Which isn't to say I won't get distracted from time to time and break out a test branch to play with something, like one of the branches playing around with memory allocation overheads. I just treat that, like the last 10 or so years of experimenting with the codebase, as a way to get more of an idea what work needs to be done.

Saturday, July 12, 2008

Cacheboy: shuffling around the DNS code

I'm shuffling around the DNS code in preparation for some work toward an IPv6 core. Strictly speaking, I could have just left the dns code in src/ and IPv6'ed the raw network/socket layer but I've decided "basic" functional IPv6 support will require DNS support and so be it. It'll let me write test cases to make sure that the new code handles IPv4 and IPv6 DNS "right". I still don't know what "right" entails and I'm sure that journey will be very enlightening!

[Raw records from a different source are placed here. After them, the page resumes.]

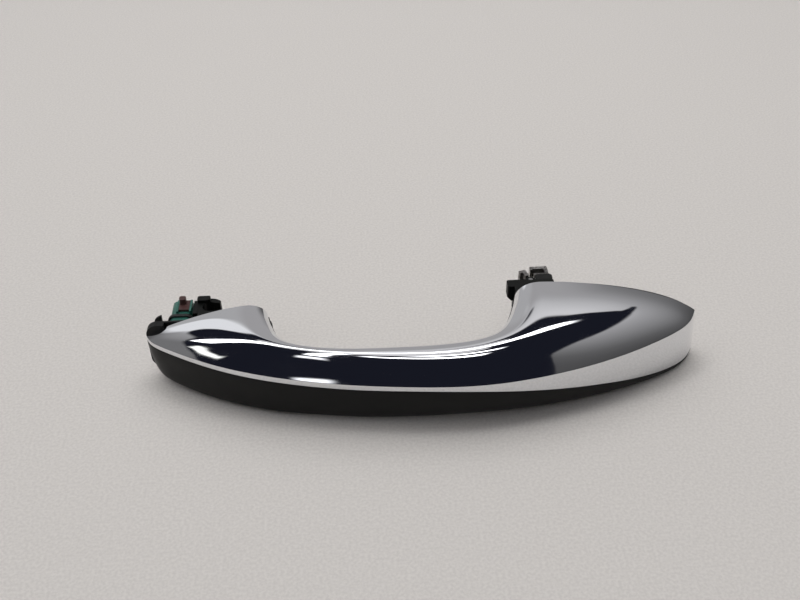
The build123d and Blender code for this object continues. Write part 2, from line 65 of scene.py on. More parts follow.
# ---- the handle's outline, as the CAD source has it, in millimetres -----------------
DOOR_Y = -12.0          # plane of the feet
COVER_WALL = 1.8        # wall of both shells
SEAM = 0.15             # gap between the two shells
HEEL_R = 4.0            # rounding of the finger side's lower edge
EDGE_ROUND = 0.32       # rounding of the shells' rims
CREASE_ROUND = 0.30     # rounding of the crease
RUN_STEPS = 260         # sections along the handle

# run, outer x, outer distance from the feet, inner x, inner distance
PLAN = [
    (0.00, -24.6, 2.4, 25.2, 0.0), (0.06, -22.0, 6.6, 26.0, 4.0), (0.14, -13.5, 12.8, 27.6, 9.6),
    (0.24, 2.0, 21.6, 31.0, 17.2), (0.34, 23.0, 30.0, 38.4, 23.4), (0.44, 50.0, 36.7, 53.0, 26.4),
    (0.54, 78.0, 40.6, 73.0, 26.6), (0.64, 107.0, 41.9, 95.0, 26.4), (0.74, 136.0, 37.9, 112.3, 24.2),
    (0.83, 162.0, 30.2, 120.2, 17.0), (0.91, 184.5, 19.8, 123.6, 9.5), (0.97, 199.2, 8.8, 125.4, 3.4),
    (1.00, 203.0, 1.8, 126.2, 0.0),
]
CREASE_Z = [(0, 0.2), (0.3, 0.2), (0.6, 0.0), (0.8, 0.4), (1, 1.0)]
TOP_Z = [(0, 12.2), (0.15, 12.6), (0.3, 12.2), (0.5, 11.6), (0.65, 12.2), (0.8, 15.2), (0.9, 17.2),
         (1, 17.9)]
BOTTOM_Z = [(0, -17.5), (0.14, -19.2), (0.3, -19.6), (0.44, -19.5), (0.54, -19.0), (0.64, -18.2),
            (0.74, -18.3), (0.83, -19.3), (0.91, -20.7), (1, -22.0)]
FACET_H = [(0, 1.8), (0.2, 2.1), (0.5, 2.5), (0.64, 3.3), (0.74, 7.8), (0.83, 13.0), (0.91, 18.0),
           (1, 20.4)]
TOP_SHARE = [(0, 0.16), (0.2, 0.28), (0.35, 0.36), (0.65, 0.36), (0.8, 0.28), (1, 0.135)]
SKIRT = [(0, 6.5), (0.2, 6.0), (0.5, 5.5), (0.8, 7.0), (1, 8.5)]
CREASE_TILT = [(0, 54), (0.1, 43), (0.26, 42), (0.36, 35), (0.46, 28), (0.6, 30), (0.75, 37), (0.9, 40),
               (1, 50)]
CROWN_SHARE = [(0, 0.27), (0.12, 0.36), (0.3, 0.48), (0.5, 0.5), (0.7, 0.5), (0.85, 0.40), (1, 0.30)]
CROWN_REACH = [(0, 0.17), (0.12, 0.28), (0.3, 0.40), (0.6, 0.42), (0.8, 0.36), (1, 0.25)]
BOTTOM_R = [(0, 3.2), (0.14, 3.0), (0.3, 3.2), (0.5, 3.6), (0.64, 6.3), (0.74, 6.0), (0.83, 4.4),
            (0.91, 2.6), (1, 2.2)]
FACET_LEAN = [(0, 0.0), (0.5, 0.3), (0.75, 0.6), (0.9, 0.4), (1, -1.8)]


def smooth(pairs):
    """Natural cubic through (position, value) pairs, as a function of position."""
    x = np.array([p[0] for p in pairs], float)
    y = np.array([p[1] for p in pairs], float)
    n = len(x)
    h = np.diff(x)
    a = np.eye(n)
    b = np.zeros(n)
    for i in range(1, n - 1):
        a[i, i - 1:i + 2] = h[i - 1], 2 * (h[i - 1] + h[i]), h[i]
        b[i] = 6 * ((y[i + 1] - y[i]) / h[i] - (y[i] - y[i - 1]) / h[i - 1])
    m = np.linalg.solve(a, b)

    def value(at):
        i = int(min(max(np.searchsorted(x, at, side="right") - 1, 0), n - 2))
        d = at - x[i]
        slope = (y[i + 1] - y[i]) / h[i] - h[i] * (2 * m[i] + m[i + 1]) / 6
        return float(y[i] + d * slope + d * d * m[i] / 2 + d ** 3 * (m[i + 1] - m[i]) / (6 * h[i]))

    return value


outer_x, outer_out, inner_x, inner_out = [smooth([(row[0], row[k]) for row in PLAN]) for k in range(1, 5)]
crease_z, top_z, bottom_z, facet_h, top_share, skirt, crease_tilt = map(
    smooth, (CREASE_Z, TOP_Z, BOTTOM_Z, FACET_H, TOP_SHARE, SKIRT, CREASE_TILT)
)
crown_share, crown_reach, bottom_r, facet_lean = map(
    smooth, (CROWN_SHARE, CROWN_REACH, BOTTOM_R, FACET_LEAN)
)


def keys(run, inset):
    """Corner points (width, height) of the section, moved inwards by inset."""
    width = math.hypot(outer_x(run) - inner_x(run), outer_out(run) - inner_out(run))
    top = top_z(run)
    tilt = math.radians(crease_tilt(run))
    lean = facet_lean(run)
    edge = crease_z(run) - facet_h(run)
    floor = bottom_z(run)
    corner = min(bottom_r(run), 0.98 * (edge - floor))
    return {
        "skirt": (inset, top - skirt(run)),
        "top": (top_share(run) * width, top - inset),
        "crease": (width - inset, crease_z(run) - inset * math.tan(tilt / 2)),
        "edge": (width - lean - inset, edge),
        "floor_out": (width - lean - corner, floor + inset),
        "floor_in": (HEEL_R, floor + inset),
        "heel": (inset, floor + HEEL_R),
        "tilt": tilt,
    }


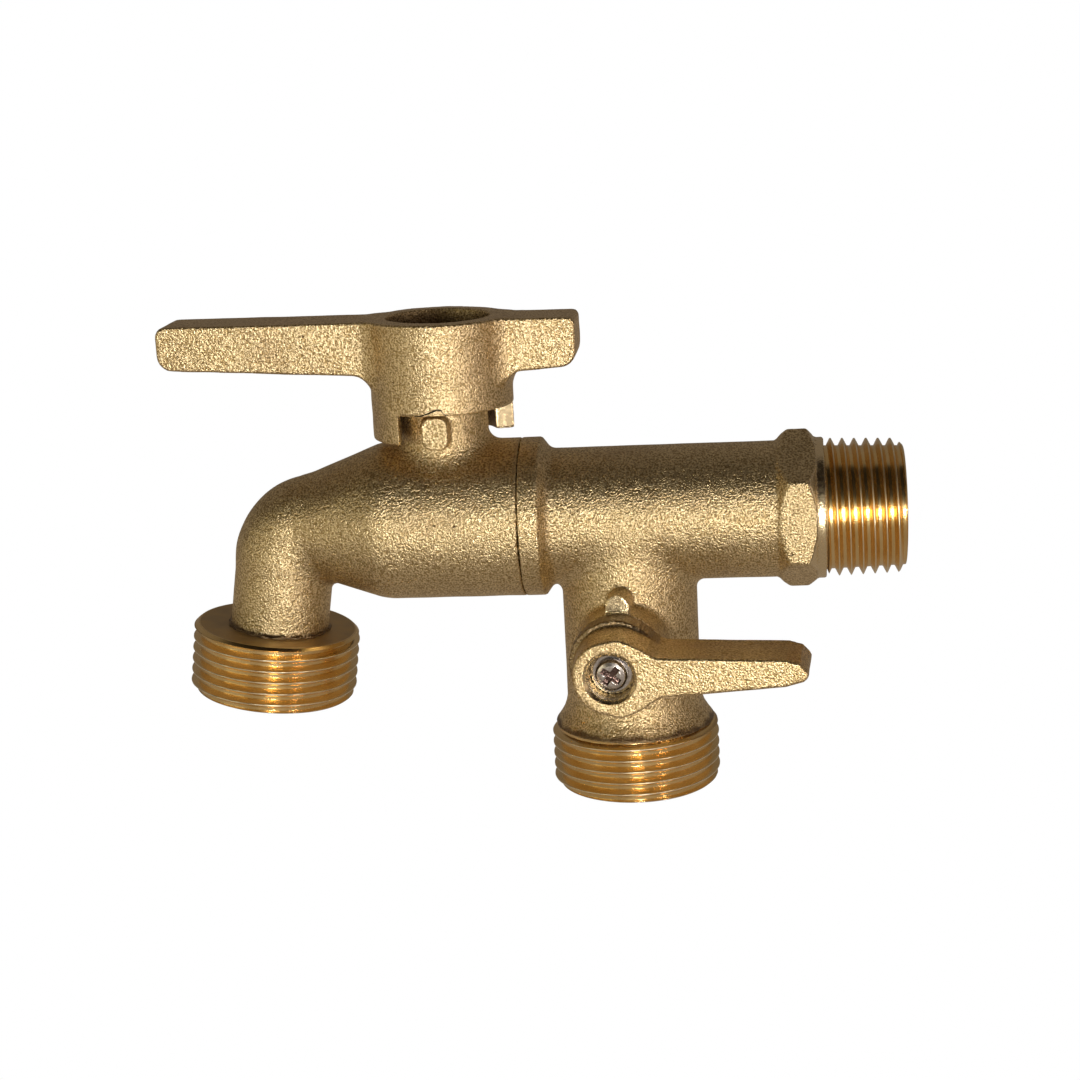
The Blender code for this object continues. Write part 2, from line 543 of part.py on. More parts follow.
CAST = principled("cast_brass", (0.42, 0.28, 0.12), 1.0, 0.45)
TURNED = principled("turned_brass", (0.70, 0.45, 0.16), 1.0, 0.22)
CHROME = principled("chromed_brass", (0.75, 0.75, 0.76), 1.0, 0.08)
STEEL = principled("stainless_steel", (0.60, 0.58, 0.56), 1.0, 0.25)
PTFE = principled("ptfe", (0.88, 0.87, 0.84), 0.0, 0.5)
RUBBER = principled("nitrile_rubber", (0.02, 0.02, 0.02), 0.0, 0.6)
MATERIAL = {
    "inlet_tee_body": CAST, "spout_body": CAST, "main_handle": CAST, "branch_lever": CAST,
    "main_stem": TURNED, "branch_stem": TURNED, "branch_ball_retainer": TURNED,
    "main_ball": CHROME, "branch_ball": CHROME,
    "main_handle_washer": STEEL, "main_handle_screw": STEEL, "branch_lever_washer": STEEL, "branch_lever_screw": STEEL,
    "main_seat_inlet_side": PTFE, "main_seat_spout_side": PTFE, "branch_seat_upper": PTFE, "branch_seat_lower": PTFE,
    "main_stem_thrust_washer": PTFE, "branch_stem_thrust_washer": PTFE,
    "body_joint_seal": RUBBER, "main_stem_oring_lower": RUBBER, "main_stem_oring_upper": RUBBER,
    "branch_stem_oring_inner": RUBBER, "branch_stem_oring_outer": RUBBER,
}


def pivot(name, place):
    """An empty on a joint's axis."""
    empty = bpy.data.objects.new(name, None)
    empty.empty_display_size = 0.01
    empty.location = [c * MM for c in place]
    bpy.context.scene.collection.objects.link(empty)
    return empty


housing = pivot("housing_frame", (-X_ORIGIN, 0, 0))
main_pivot = pivot("main_spindle_axis", (X_VALVE - X_ORIGIN, 0, 0))
branch_pivot = pivot("branch_spindle_axis", (-X_ORIGIN, 0, Z_BRANCH_VALVE))
MAIN = {"main_ball", "main_stem", "main_stem_oring_lower", "main_stem_oring_upper", "main_handle", "main_handle_washer", "main_handle_screw"}
BRANCH = {"branch_ball", "branch_stem", "branch_stem_oring_inner", "branch_stem_oring_outer", "branch_lever", "branch_lever_washer", "branch_lever_screw"}
for name, obj in NODES.items():
    obj.name = name
    obj.data.name = name
    obj.data.materials.clear()
    obj.data.materials.append(MATERIAL[name])
    parent = main_pivot if name in MAIN else branch_pivot if name in BRANCH else housing
    # the meshes are drawn from the tee's centre: move them to the real origin, then onto their pivot
    shift = Vector((-X_ORIGIN * MM, 0, 0)) - Vector(parent.location)
    obj.data.transform(Matrix.Translation(shift) @ Matrix.Scale(MM, 4))
    obj.parent = parent
bpy.context.view_layer.update()
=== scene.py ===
# Hose bib: the looks. Two rough brass castings with polished threads, a cast T-handle and a cast side lever.
#
# The shapes are written as signed distances in millimetres from the tee's centre, meshed here, and moved into the row frame.

import math

import bpy
import numpy as np
from mathutils import Matrix, Vector


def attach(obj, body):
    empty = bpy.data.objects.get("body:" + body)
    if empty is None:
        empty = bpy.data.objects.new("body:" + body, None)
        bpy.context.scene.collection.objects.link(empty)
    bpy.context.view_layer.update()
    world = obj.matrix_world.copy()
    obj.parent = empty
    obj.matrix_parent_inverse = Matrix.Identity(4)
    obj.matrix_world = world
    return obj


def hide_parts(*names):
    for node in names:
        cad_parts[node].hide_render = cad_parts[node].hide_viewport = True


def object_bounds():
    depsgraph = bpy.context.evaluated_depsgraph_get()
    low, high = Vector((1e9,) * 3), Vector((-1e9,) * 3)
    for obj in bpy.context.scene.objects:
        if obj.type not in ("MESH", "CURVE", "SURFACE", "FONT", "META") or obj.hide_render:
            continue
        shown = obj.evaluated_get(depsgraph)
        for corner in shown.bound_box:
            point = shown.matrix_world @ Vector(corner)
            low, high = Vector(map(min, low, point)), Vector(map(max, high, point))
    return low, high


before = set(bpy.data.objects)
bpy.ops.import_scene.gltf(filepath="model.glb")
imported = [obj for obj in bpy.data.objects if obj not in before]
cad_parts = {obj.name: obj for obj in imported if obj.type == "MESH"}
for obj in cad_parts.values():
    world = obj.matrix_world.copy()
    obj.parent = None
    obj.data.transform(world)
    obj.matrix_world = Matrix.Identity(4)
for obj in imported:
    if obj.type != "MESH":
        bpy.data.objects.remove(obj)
cad_lo, cad_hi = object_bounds()

MM = 0.001
X_ORIGIN = 42.7  # the row frame's origin, in millimetres from the tee's centre
PITCH = 1.814
SCENE = bpy.context.scene

# ---------------------------------------------------------------- distances


def hyp(a, b):
    return np.sqrt(a * a + b * b)


def union(a, b, r=0.0):
    if r <= 0:
        return np.minimum(a, b)
    return np.maximum(r, np.minimum(a, b)) - hyp(np.maximum(r - a, 0), np.maximum(r - b, 0))


def common(a, b, r=0.0):
    if r <= 0:
        return np.maximum(a, b)
    return np.minimum(-r, np.maximum(a, b)) + hyp(np.maximum(r + a, 0), np.maximum(r + b, 0))


def minus(a, b, r=0.0):
    return common(a, -b, r)


def slab(v, lo, hi):
    return np.maximum(lo - v, v - hi)


def polygon(u, v, pts):
    """Exact signed distance to a closed outline in the u, v plane."""
    u, v = np.broadcast_arrays(u, v)
    best = np.full(u.shape, 1e9)
    odd = np.zeros(u.shape, bool)
    for (x0, y0), (x1, y1) in zip(pts, pts[1:] + pts[:1]):
        ex, ey = x1 - x0, y1 - y0
        length2 = ex * ex + ey * ey
        if length2 < 1e-12:
            continue
        wx, wy = u - x0, v - y0
        t = np.clip((wx * ex + wy * ey) / length2, 0, 1)
        dx, dy = wx - t * ex, wy - t * ey
        np.minimum(best, dx * dx + dy * dy, out=best)
        if y0 != y1:
            cross = (y0 > v) != (y1 > v)
            odd ^= cross & (u < x0 + (v - y0) * ex / ey)
    return np.where(odd, -1.0, 1.0) * np.sqrt(best)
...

Its been more tedious than complicated. There's a bunch of config file parsing which needs to stay in src/ and I've split out the "libsqdns" DNS initialisation from the "squid" DNS initialisation. It compiles and runs here, resolving DNS requests happily, so I guess I'm mostly on track. I had to shuffle around some config variables so its entirely possible I've screwed that up somewhere.

This highlights the requirement for a much more sensible configuration management framework. It doesn't even have to be that complicated - just not the "one great big Config struct" that Squid currently has. I've got some plans in the back of my head to generic-ify that much later on down the track but it'll have to wait a while. It'll probably come in when the ACL code is split out into squid-specific and generic ACL types. (A lot of the ACL types aren't really specific to HTTP and in reality can be reused in a variety of network applications.)

So tomorrow I'll find some time to get the external DNS code working again which I hope will be slightly easier than the internal DNS code. Then I can let this codebase simmer for a bit, push Cacheboy-1.4 out the door and wait for it to stabilise before my next round of changes towards IPv6.